Ambac's overall objective is to continue helping our clients solve their capital funding needs in the most efficient manner possible. As we do so, we believe we will demonstrate to the market why Ambac remains well-positioned in its business lines. Below is a brief description, by business area, of some of the efforts we have undertaken to further our objectives.

General Municipal Business

The East and West Regions, as well as the General Municipal Underwriting Group, have seen a substantial increase in both new issue and secondary market insurance requests. While our business volume is still down significantly, we are seeing increased trading value of Ambac-wrapped securities relative to pre-capital raise levels and a renewed interest in Ambac's participation in the market. Since our capital raise, we have insured eight new issues in the primary market and have issued commitments to insure several transactions that have not yet been priced in the market. These insured new issues included a $46.8 million Compton, CA lease financing in the negotiated market, as well as a $62.0 million Alaska Municipal Bond Bank issue and a $51.5 million Rialto, CA Tax Allocation Bond which sold in the competitive market. Currently, however, the majority of our business opportunities remain in the secondary market, where we have insured 21 transactions since the capital raise.

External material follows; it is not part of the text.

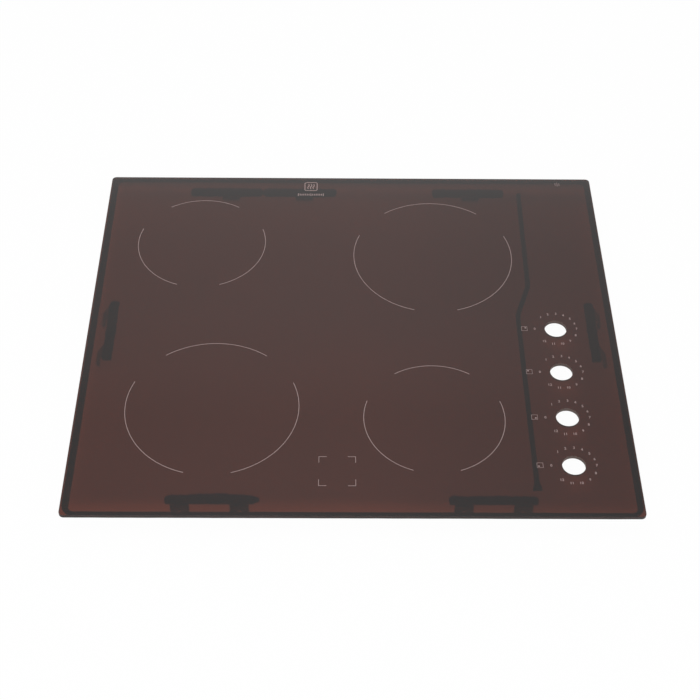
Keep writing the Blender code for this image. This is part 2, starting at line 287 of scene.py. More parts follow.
def surface(points, close_rows=False, close_columns=False, flip=False, slot=0, smooth=True):
    """One surface from a (rows, columns, 3) array of its points, with its material slot and shading."""
    points = np.asarray(points, float)
    faces = grid_faces(*points.shape[:2], close_rows, close_columns)
    return points.reshape(-1, 3), faces[:, ::-1] if flip else faces, slot, smooth


def new_piece(name, parts, materials, replaces=()):
    """Joins surfaces into one mesh piece, hangs it on the body's empty and hides the parts that it replaces.

    Points that lie together become one, so neighbouring surfaces share their rims, and a quad that
    has lost a corner that way becomes a triangle.
    """
    starts = np.cumsum([0] + [len(points) for points, *_ in parts])
    points = np.concatenate([part[0] for part in parts])
    faces = np.concatenate([part[1] + start for part, start in zip(parts, starts)])
    slots = np.concatenate([np.full(len(part[1]), part[2]) for part in parts])
    smooth = np.concatenate([np.full(len(part[1]), part[3]) for part in parts])
    _, first, same = np.unique(
        np.round(points / WELD + WELD_SHIFT).astype(np.int64), axis=0, return_index=True, return_inverse=True
    )
    corners = same.reshape(-1)[faces]
    kept = corners != np.roll(corners, 1, axis=1)
    whole = kept.sum(1) >= 3
    corners, kept, slots, smooth = corners[whole], kept[whole], slots[whole], smooth[whole]
    mesh = bpy.data.meshes.new(name)
    mesh.vertices.add(len(first))
    mesh.vertices.foreach_set("co", points[first].astype(np.float32).ravel())
    mesh.loops.add(int(kept.sum()))
    mesh.loops.foreach_set("vertex_index", corners[kept].astype(np.int32))
    loop_starts = np.concatenate([[0], np.cumsum(kept.sum(1))[:-1]])
    mesh.polygons.add(len(corners))
    mesh.polygons.foreach_set("loop_start", loop_starts.astype(np.int32))
    mesh.polygons.foreach_set("material_index", slots.astype(np.int32))
    mesh.polygons.foreach_set("use_smooth", smooth.astype(bool))
    mesh.update(calc_edges=True)
    if mesh.validate():
        raise RuntimeError(f"the surfaces of {name} made a broken mesh")
    for material in materials:
        mesh.materials.append(material)
    piece = bpy.data.objects.new(name, mesh)
    bpy.context.scene.collection.objects.link(piece)
    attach(piece, BODY)
    if replaces:
        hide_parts(*replaces)
    return piece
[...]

In addition, much of our recent focus has been on helping solve our clients' problems in the variable rate markets. We have received 84 requests for amendments, waivers or consents to restructure deals in order to lower interest rates. Public Finance has worked closely with many clients in finding several successful and innovative solutions such as the conversion from auction rates to a VRDO with the addition of direct-pay line of credit (LOC) as was done for the University of South Florida. We have also agreed to amendments in Standby Bond Purchase agreements for immediate termination events for the Utah Water Finance Agency, among others. Ambac has developed several alternatives that issuers are finding to be feasible alternatives given the current municipal finance marketplace.

We have been in continuous contact with many of our key clients, including bankers, financial advisors, issuers and policyholders. During the past several weeks, Ambac has met with each of the major New York investment banks and several regional banks across the country. In the coming weeks and months, we will continue to meet with our key constituents as we move forward in renewing market confidence.

Utilities

The Ambac Utilities Group remains committed to supporting the financial initiatives of its issuers, particularly during this period of unprecedented volatility and uncertainty. In recent weeks, we have focused our efforts on addressing the strains brought on by the dysfunctional markets for auction rate securities and other variable rate securities. Since February 14, 2008, we have received and approved over 55 amendment and consent requests from issuers to facilitate the conversion of auction rate securities or remarketing of Ambac-insured securities. While most of these conversions have involved the temporary repurchase of outstanding securities, certain have involved conversions to fix interest rates through maturity, including recent transactions for Kentucky Utilities Company (5.75% to 6.0%) and Southern Indiana Gas & Electric Company (5.4%). Still others have involved the conversion to short and intermediate term fixed interest rates, including recent transactions for Tampa Electric Company (5.0%) and Oglethorpe Power Company (4.625%).